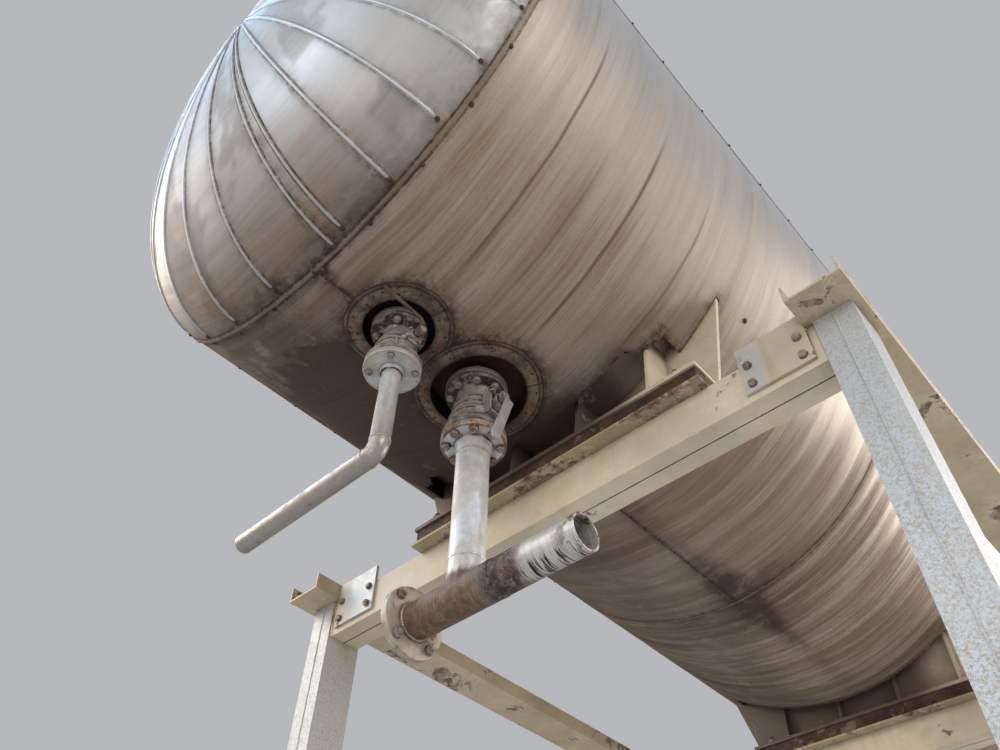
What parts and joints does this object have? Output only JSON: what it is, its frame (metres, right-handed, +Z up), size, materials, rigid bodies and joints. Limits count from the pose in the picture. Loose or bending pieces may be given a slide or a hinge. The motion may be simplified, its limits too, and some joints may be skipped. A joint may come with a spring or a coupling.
{
  "type": "water buffer tank",
  "caption": "Horizontal lagged water buffer tank with dished ends on saddles and a steel stand, with flanged lever valves under it.",
  "frame": {"origin": "on the ground, at the middle of the bounding box", "axes": "+X across the tank, to the side the valve levers are on; +Y along the tank, away from the valved end; +Z up"},
  "size_m": [2.682, 6.0212, 5.91],
  "materials": {
    "cladding": "weathered sheet, streaked with brown",
    "band": "weathered rolled strip",
    "flashing": "weathered sheet with rust",
    "vessel_steel": "plain mill steel",
    "ball_steel": "polished",
    "lever_steel": "zinc plated",
    "valve_paint": "silver paint, worn",
    "pipe_paint": "silver paint, worn",
    "header_paint": "peeling silver paint over rust",
    "saddle_paint": "worn paint with rust",
    "frame_paint": "cream paint, peeling and rusty"
  },
  "bodies": {
    "tank": {"beam_end_plates": "frame_paint", "collar_drain": "flashing", "collar_outlet": "flashing", "column_bases": "frame_paint", "column_far_left": "frame_paint", "column_far_right": "frame_paint", "column_near_left": "frame_paint", "column_near_right": "frame_paint", "cross_beam_far": "frame_paint", "cross_beam_near": "frame_paint", "drain_pipe": "pipe_paint", "head_cap_far": "cladding", "head_cap_near": "cladding", "head_jacket_far": "cladding", "head_jacket_near": "cladding", "jacket_far": "cladding", "jacket_near": "cladding", "nozzle_drain": "valve_paint", "nozzle_outlet": "valve_paint", "outlet_header": "header_paint", "outlet_pipe": "pipe_paint", "saddle_base_far": "saddle_paint", "saddle_base_near": "saddle_paint", "saddle_packers_far": "saddle_paint", "saddle_packers_near": "saddle_paint", "saddle_plates_far": "saddle_paint", "saddle_plates_near": "saddle_paint", "saddle_seat_far": "saddle_paint", "saddle_seat_near": "saddle_paint", "seam_band_far": "band", "seam_band_middle": "band", "seam_band_near": "band", "side_tie_left": "frame_paint", "side_tie_right": "frame_paint", "valve_drain_body": "valve_paint", "valve_outlet_body": "valve_paint", "vessel_head_far": "vessel_steel", "vessel_head_near": "vessel_steel", "vessel_shell": "vessel_steel"},
    "drain_lever": {"valve_drain_lever": "lever_steel", "valve_drain_ball": "ball_steel"},
    "outlet_lever": {"valve_outlet_lever": "lever_steel", "valve_outlet_ball": "ball_steel"}
  },
  "joints": [
    {"name": "drain_valve", "type": "hinge", "parent": "tank", "child": "drain_lever", "pos_m": [0.16, -2.082, 3.655], "axis": [1, 0, 0], "range_deg": [0, 90]},
    {"name": "outlet_valve", "type": "hinge", "parent": "tank", "child": "outlet_lever", "pos_m": [0.18, -1.706, 3.633], "axis": [1, 0, 0], "range_deg": [-73, 17]}
  ]
}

· · · ·

### PROBLEM STATEMENT
Repeat the material from above exactly, word for word.

### THE ANSWER
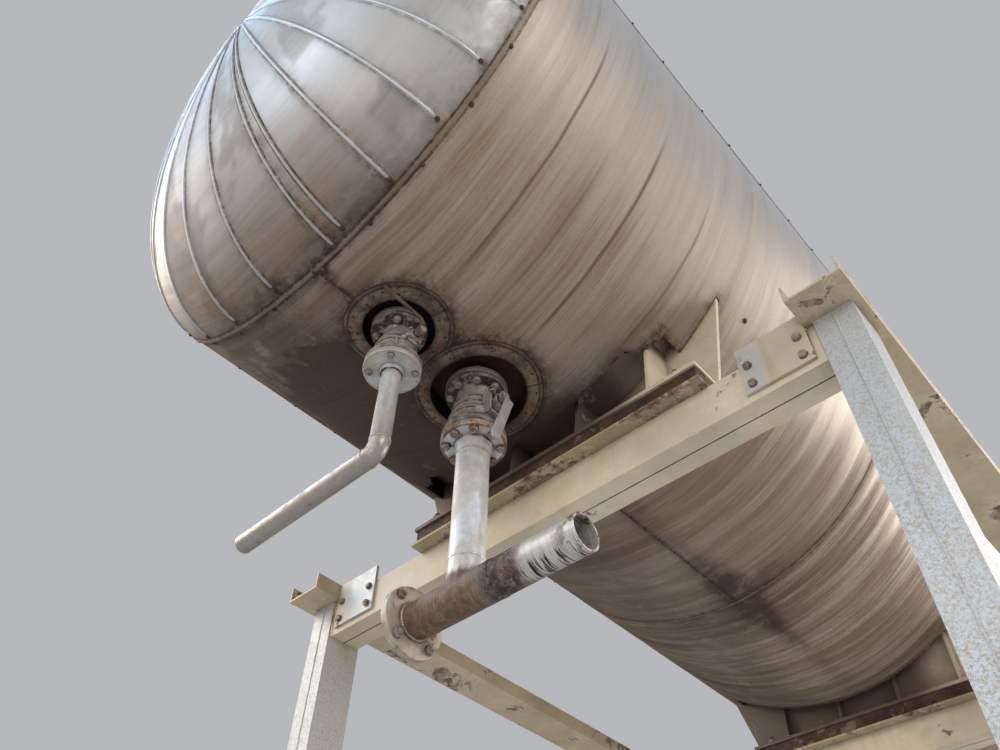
What parts and joints does this object have? Output only JSON: what it is, its frame (metres, right-handed, +Z up), size, materials, rigid bodies and joints. Limits count from the pose in the picture. Loose or bending pieces may be given a slide or a hinge. The motion may be simplified, its limits too, and some joints may be skipped. A joint may come with a spring or a coupling.
{
  "type": "water buffer tank",
  "caption": "Horizontal lagged water buffer tank with dished ends on saddles and a steel stand, with flanged lever valves under it.",
  "frame": {"origin": "on the ground, at the middle of the bounding box", "axes": "+X across the tank, to the side the valve levers are on; +Y along the tank, away from the valved end; +Z up"},
  "size_m": [2.682, 6.0212, 5.91],
  "materials": {
    "cladding": "weathered sheet, streaked with brown",
    "band": "weathered rolled strip",
    "flashing": "weathered sheet with rust",
    "vessel_steel": "plain mill steel",
    "ball_steel": "polished",
    "lever_steel": "zinc plated",
    "valve_paint": "silver paint, worn",
    "pipe_paint": "silver paint, worn",
    "header_paint": "peeling silver paint over rust",
    "saddle_paint": "worn paint with rust",
    "frame_paint": "cream paint, peeling and rusty"
  },
  "bodies": {
    "tank": {"beam_end_plates": "frame_paint", "collar_drain": "flashing", "collar_outlet": "flashing", "column_bases": "frame_paint", "column_far_left": "frame_paint", "column_far_right": "frame_paint", "column_near_left": "frame_paint", "column_near_right": "frame_paint", "cross_beam_far": "frame_paint", "cross_beam_near": "frame_paint", "drain_pipe": "pipe_paint", "head_cap_far": "cladding", "head_cap_near": "cladding", "head_jacket_far": "cladding", "head_jacket_near": "cladding", "jacket_far": "cladding", "jacket_near": "cladding", "nozzle_drain": "valve_paint", "nozzle_outlet": "valve_paint", "outlet_header": "header_paint", "outlet_pipe": "pipe_paint", "saddle_base_far": "saddle_paint", "saddle_base_near": "saddle_paint", "saddle_packers_far": "saddle_paint", "saddle_packers_near": "saddle_paint", "saddle_plates_far": "saddle_paint", "saddle_plates_near": "saddle_paint", "saddle_seat_far": "saddle_paint", "saddle_seat_near": "saddle_paint", "seam_band_far": "band", "seam_band_middle": "band", "seam_band_near": "band", "side_tie_left": "frame_paint", "side_tie_right": "frame_paint", "valve_drain_body": "valve_paint", "valve_outlet_body": "valve_paint", "vessel_head_far": "vessel_steel", "vessel_head_near": "vessel_steel", "vessel_shell": "vessel_steel"},
    "drain_lever": {"valve_drain_lever": "lever_steel", "valve_drain_ball": "ball_steel"},
    "outlet_lever": {"valve_outlet_lever": "lever_steel", "valve_outlet_ball": "ball_steel"}
  },
  "joints": [
    {"name": "drain_valve", "type": "hinge", "parent": "tank", "child": "drain_lever", "pos_m": [0.16, -2.082, 3.655], "axis": [1, 0, 0], "range_deg": [0, 90]},
    {"name": "outlet_valve", "type": "hinge", "parent": "tank", "child": "outlet_lever", "pos_m": [0.18, -1.706, 3.633], "axis": [1, 0, 0], "range_deg": [-73, 17]}
  ]
}